What to produce:
Restate, word for word, all of the material shown below.

Data block:
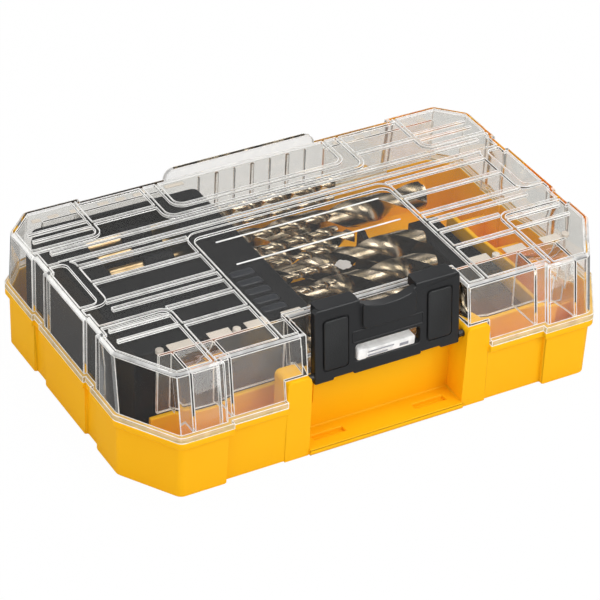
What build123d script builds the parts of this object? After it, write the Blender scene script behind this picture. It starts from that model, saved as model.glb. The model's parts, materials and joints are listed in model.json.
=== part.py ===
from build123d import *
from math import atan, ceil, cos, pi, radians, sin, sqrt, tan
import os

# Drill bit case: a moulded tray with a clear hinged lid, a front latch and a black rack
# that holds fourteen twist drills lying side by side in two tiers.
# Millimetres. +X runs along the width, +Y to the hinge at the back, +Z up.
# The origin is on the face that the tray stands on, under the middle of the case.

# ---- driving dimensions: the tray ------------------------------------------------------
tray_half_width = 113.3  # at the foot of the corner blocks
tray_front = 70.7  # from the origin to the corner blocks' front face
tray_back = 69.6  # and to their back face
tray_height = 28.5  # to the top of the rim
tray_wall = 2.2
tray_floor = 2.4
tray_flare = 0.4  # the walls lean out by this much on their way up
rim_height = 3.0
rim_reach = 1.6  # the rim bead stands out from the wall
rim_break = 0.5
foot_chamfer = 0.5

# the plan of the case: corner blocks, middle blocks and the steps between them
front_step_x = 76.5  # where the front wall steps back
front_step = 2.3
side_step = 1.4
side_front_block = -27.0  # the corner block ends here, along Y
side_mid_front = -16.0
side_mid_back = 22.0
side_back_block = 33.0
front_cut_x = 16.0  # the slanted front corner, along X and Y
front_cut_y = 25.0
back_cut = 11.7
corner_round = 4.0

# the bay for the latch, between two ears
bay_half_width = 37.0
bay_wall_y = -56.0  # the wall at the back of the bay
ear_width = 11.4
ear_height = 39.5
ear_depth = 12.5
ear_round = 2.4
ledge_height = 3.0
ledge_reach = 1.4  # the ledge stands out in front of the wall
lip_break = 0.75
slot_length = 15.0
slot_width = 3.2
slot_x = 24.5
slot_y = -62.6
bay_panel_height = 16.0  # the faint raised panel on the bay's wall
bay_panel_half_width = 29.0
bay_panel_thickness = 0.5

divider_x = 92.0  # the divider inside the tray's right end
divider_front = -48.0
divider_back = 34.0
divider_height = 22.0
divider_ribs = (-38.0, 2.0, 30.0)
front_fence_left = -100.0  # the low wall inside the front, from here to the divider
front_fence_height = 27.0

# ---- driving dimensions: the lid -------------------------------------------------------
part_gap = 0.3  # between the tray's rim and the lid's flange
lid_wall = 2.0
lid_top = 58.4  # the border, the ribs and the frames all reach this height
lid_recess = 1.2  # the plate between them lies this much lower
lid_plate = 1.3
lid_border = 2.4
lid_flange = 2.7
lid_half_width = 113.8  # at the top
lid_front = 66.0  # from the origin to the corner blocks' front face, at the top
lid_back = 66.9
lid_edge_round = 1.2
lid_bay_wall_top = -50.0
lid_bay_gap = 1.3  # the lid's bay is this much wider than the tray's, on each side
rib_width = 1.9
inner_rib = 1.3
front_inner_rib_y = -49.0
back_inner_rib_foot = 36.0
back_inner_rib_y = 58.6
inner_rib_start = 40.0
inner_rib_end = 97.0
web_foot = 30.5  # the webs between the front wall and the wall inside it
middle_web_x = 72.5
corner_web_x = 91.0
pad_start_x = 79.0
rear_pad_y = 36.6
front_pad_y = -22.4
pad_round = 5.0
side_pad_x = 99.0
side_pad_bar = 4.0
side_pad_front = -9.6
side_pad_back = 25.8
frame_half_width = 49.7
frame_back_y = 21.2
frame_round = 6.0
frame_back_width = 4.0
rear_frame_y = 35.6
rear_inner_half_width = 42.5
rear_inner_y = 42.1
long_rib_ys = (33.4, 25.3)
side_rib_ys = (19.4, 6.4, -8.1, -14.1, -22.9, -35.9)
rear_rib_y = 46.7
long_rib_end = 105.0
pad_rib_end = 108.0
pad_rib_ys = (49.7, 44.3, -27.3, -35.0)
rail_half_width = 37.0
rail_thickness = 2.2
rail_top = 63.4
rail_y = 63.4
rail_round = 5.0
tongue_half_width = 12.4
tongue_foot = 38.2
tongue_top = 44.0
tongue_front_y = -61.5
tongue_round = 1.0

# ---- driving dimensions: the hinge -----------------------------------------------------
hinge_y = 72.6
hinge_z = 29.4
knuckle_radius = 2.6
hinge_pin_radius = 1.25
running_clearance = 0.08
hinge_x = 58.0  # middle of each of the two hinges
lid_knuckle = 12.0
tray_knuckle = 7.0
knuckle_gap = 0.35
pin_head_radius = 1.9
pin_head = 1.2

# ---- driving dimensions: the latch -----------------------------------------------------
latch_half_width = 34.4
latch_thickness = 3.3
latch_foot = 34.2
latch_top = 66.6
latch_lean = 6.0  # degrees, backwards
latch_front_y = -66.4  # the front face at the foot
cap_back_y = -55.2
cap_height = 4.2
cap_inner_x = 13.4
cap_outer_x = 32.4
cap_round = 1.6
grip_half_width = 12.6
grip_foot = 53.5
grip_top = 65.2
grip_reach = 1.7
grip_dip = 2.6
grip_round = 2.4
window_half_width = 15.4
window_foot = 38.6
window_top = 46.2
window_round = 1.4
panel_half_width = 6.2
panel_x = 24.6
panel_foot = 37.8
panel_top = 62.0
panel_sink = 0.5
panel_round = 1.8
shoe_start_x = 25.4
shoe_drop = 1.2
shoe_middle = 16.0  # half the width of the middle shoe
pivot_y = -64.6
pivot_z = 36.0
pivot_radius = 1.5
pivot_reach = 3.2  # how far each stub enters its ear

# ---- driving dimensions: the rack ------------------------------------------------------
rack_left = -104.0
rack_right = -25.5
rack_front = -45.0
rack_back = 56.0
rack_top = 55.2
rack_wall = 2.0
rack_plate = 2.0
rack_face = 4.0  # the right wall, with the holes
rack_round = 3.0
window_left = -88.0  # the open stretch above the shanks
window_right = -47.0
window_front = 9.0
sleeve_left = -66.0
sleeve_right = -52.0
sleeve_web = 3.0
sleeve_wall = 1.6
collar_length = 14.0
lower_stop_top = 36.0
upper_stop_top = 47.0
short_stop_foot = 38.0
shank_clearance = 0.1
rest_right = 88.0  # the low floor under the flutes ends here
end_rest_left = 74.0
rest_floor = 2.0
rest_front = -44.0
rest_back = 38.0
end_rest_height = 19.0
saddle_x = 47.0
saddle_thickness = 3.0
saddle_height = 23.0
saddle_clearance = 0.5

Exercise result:
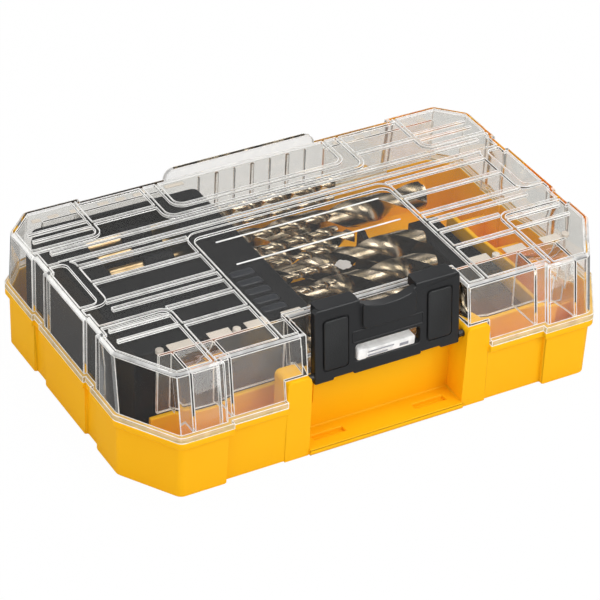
What build123d script builds the parts of this object? After it, write the Blender scene script behind this picture. It starts from that model, saved as model.glb. The model's parts, materials and joints are listed in model.json.
=== part.py ===
from build123d import *
from math import atan, ceil, cos, pi, radians, sin, sqrt, tan
import os

# Drill bit case: a moulded tray with a clear hinged lid, a front latch and a black rack
# that holds fourteen twist drills lying side by side in two tiers.
# Millimetres. +X runs along the width, +Y to the hinge at the back, +Z up.
# The origin is on the face that the tray stands on, under the middle of the case.

# ---- driving dimensions: the tray ------------------------------------------------------
tray_half_width = 113.3  # at the foot of the corner blocks
tray_front = 70.7  # from the origin to the corner blocks' front face
tray_back = 69.6  # and to their back face
tray_height = 28.5  # to the top of the rim
tray_wall = 2.2
tray_floor = 2.4
tray_flare = 0.4  # the walls lean out by this much on their way up
rim_height = 3.0
rim_reach = 1.6  # the rim bead stands out from the wall
rim_break = 0.5
foot_chamfer = 0.5

# the plan of the case: corner blocks, middle blocks and the steps between them
front_step_x = 76.5  # where the front wall steps back
front_step = 2.3
side_step = 1.4
side_front_block = -27.0  # the corner block ends here, along Y
side_mid_front = -16.0
side_mid_back = 22.0
side_back_block = 33.0
front_cut_x = 16.0  # the slanted front corner, along X and Y
front_cut_y = 25.0
back_cut = 11.7
corner_round = 4.0

# the bay for the latch, between two ears
bay_half_width = 37.0
bay_wall_y = -56.0  # the wall at the back of the bay
ear_width = 11.4
ear_height = 39.5
ear_depth = 12.5
ear_round = 2.4
ledge_height = 3.0
ledge_reach = 1.4  # the ledge stands out in front of the wall
lip_break = 0.75
slot_length = 15.0
slot_width = 3.2
slot_x = 24.5
slot_y = -62.6
bay_panel_height = 16.0  # the faint raised panel on the bay's wall
bay_panel_half_width = 29.0
bay_panel_thickness = 0.5

divider_x = 92.0  # the divider inside the tray's right end
divider_front = -48.0
divider_back = 34.0
divider_height = 22.0
divider_ribs = (-38.0, 2.0, 30.0)
front_fence_left = -100.0  # the low wall inside the front, from here to the divider
front_fence_height = 27.0

# ---- driving dimensions: the lid -------------------------------------------------------
part_gap = 0.3  # between the tray's rim and the lid's flange
lid_wall = 2.0
lid_top = 58.4  # the border, the ribs and the frames all reach this height
lid_recess = 1.2  # the plate between them lies this much lower
lid_plate = 1.3
lid_border = 2.4
lid_flange = 2.7
lid_half_width = 113.8  # at the top
lid_front = 66.0  # from the origin to the corner blocks' front face, at the top
lid_back = 66.9
lid_edge_round = 1.2
lid_bay_wall_top = -50.0
lid_bay_gap = 1.3  # the lid's bay is this much wider than the tray's, on each side
rib_width = 1.9
inner_rib = 1.3
front_inner_rib_y = -49.0
back_inner_rib_foot = 36.0
back_inner_rib_y = 58.6
inner_rib_start = 40.0
inner_rib_end = 97.0
web_foot = 30.5  # the webs between the front wall and the wall inside it
middle_web_x = 72.5
corner_web_x = 91.0
pad_start_x = 79.0
rear_pad_y = 36.6
front_pad_y = -22.4
pad_round = 5.0
side_pad_x = 99.0
side_pad_bar = 4.0
side_pad_front = -9.6
side_pad_back = 25.8
frame_half_width = 49.7
frame_back_y = 21.2
frame_round = 6.0
frame_back_width = 4.0
rear_frame_y = 35.6
rear_inner_half_width = 42.5
rear_inner_y = 42.1
long_rib_ys = (33.4, 25.3)
side_rib_ys = (19.4, 6.4, -8.1, -14.1, -22.9, -35.9)
rear_rib_y = 46.7
long_rib_end = 105.0
pad_rib_end = 108.0
pad_rib_ys = (49.7, 44.3, -27.3, -35.0)
rail_half_width = 37.0
rail_thickness = 2.2
rail_top = 63.4
rail_y = 63.4
rail_round = 5.0
tongue_half_width = 12.4
tongue_foot = 38.2
tongue_top = 44.0
tongue_front_y = -61.5
tongue_round = 1.0

# ---- driving dimensions: the hinge -----------------------------------------------------
hinge_y = 72.6
hinge_z = 29.4
knuckle_radius = 2.6
hinge_pin_radius = 1.25
running_clearance = 0.08
hinge_x = 58.0  # middle of each of the two hinges
lid_knuckle = 12.0
tray_knuckle = 7.0
knuckle_gap = 0.35
pin_head_radius = 1.9
pin_head = 1.2

# ---- driving dimensions: the latch -----------------------------------------------------
latch_half_width = 34.4
latch_thickness = 3.3
latch_foot = 34.2
latch_top = 66.6
latch_lean = 6.0  # degrees, backwards
latch_front_y = -66.4  # the front face at the foot
cap_back_y = -55.2
cap_height = 4.2
cap_inner_x = 13.4
cap_outer_x = 32.4
cap_round = 1.6
grip_half_width = 12.6
grip_foot = 53.5
grip_top = 65.2
grip_reach = 1.7
grip_dip = 2.6
grip_round = 2.4
window_half_width = 15.4
window_foot = 38.6
window_top = 46.2
window_round = 1.4
panel_half_width = 6.2
panel_x = 24.6
panel_foot = 37.8
panel_top = 62.0
panel_sink = 0.5
panel_round = 1.8
shoe_start_x = 25.4
shoe_drop = 1.2
shoe_middle = 16.0  # half the width of the middle shoe
pivot_y = -64.6
pivot_z = 36.0
pivot_radius = 1.5
pivot_reach = 3.2  # how far each stub enters its ear

# ---- driving dimensions: the rack ------------------------------------------------------
rack_left = -104.0
rack_right = -25.5
rack_front = -45.0
rack_back = 56.0
rack_top = 55.2
rack_wall = 2.0
rack_plate = 2.0
rack_face = 4.0  # the right wall, with the holes
rack_round = 3.0
window_left = -88.0  # the open stretch above the shanks
window_right = -47.0
window_front = 9.0
sleeve_left = -66.0
sleeve_right = -52.0
sleeve_web = 3.0
sleeve_wall = 1.6
collar_length = 14.0
lower_stop_top = 36.0
upper_stop_top = 47.0
short_stop_foot = 38.0
shank_clearance = 0.1
rest_right = 88.0  # the low floor under the flutes ends here
end_rest_left = 74.0
rest_floor = 2.0
rest_front = -44.0
rest_back = 38.0
end_rest_height = 19.0
saddle_x = 47.0
saddle_thickness = 3.0
saddle_height = 23.0
saddle_clearance = 0.5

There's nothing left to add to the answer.